Another advantage is that the scrolling action, while a little slower than typing Page Up several times, is a lot better at helping you catch dust. The picture should be moving along slowly in front of your eyes - almost scrolling, but at a much more controlled and constant speed. The advantage is twofold - no artifacts from redrawing (at least on my computer) and your eyes' natural propensity for catching small objects in motion against a background is apt to help you notice miscellaneous gradoux.

On Mac OS X, holding the shift key causes the scroll wheel to switch axes; once I reach the bottom or top of an image, I can precisely move over to the next "row" by holding Shift and moving the wheel one notch down to nudge to the right. I'm pretty sure it'd work this way in Windows, too.

Good Idea #3: Practice using the Cloning Brush

This sounds like an entry into the "duh" awards, but at least with film scans, repeated abuse of the healing brush will soften and mush out the grain structure. In a big print, you'll definitely see this effect, and it is distracting.

Photographers I talk to often have the attitude that the "Healing Brush makes the Cloning Brush obsolete". That might be true in many cases, but it's still a good idea to practice being precise with the cloning brush.

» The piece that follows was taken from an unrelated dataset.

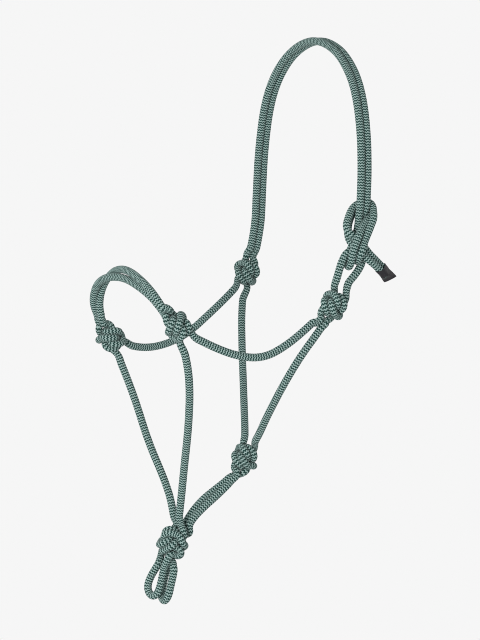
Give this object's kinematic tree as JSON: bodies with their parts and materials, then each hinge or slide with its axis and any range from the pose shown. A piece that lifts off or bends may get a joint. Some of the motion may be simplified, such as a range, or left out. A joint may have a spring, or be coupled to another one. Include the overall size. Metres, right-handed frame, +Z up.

It takes some practice and skill, but before long, you'll be Option/Alt-clicking at a mad pace.

Another reason to stick with the cloning tool is along the edges. If you have your film scanned full-frame like I do and use cropping guides instead of cropping your originals, (cropping originals is destructive editing, and that's a Bad Thing) you'll find that the healing brush's intelligence is limited along the edges of an image. To do it's magic, the healing brush averages pixels from around the brush area into the brush area; it's almost impossible to use this tool to hide defects along edges because the black edges are "averaged" into the image area.

I had another good cloning idea, but I forgot what it was.

*ph - a catch-all term for those curly-cue pieces of dust. I'll let you guess at the etymology.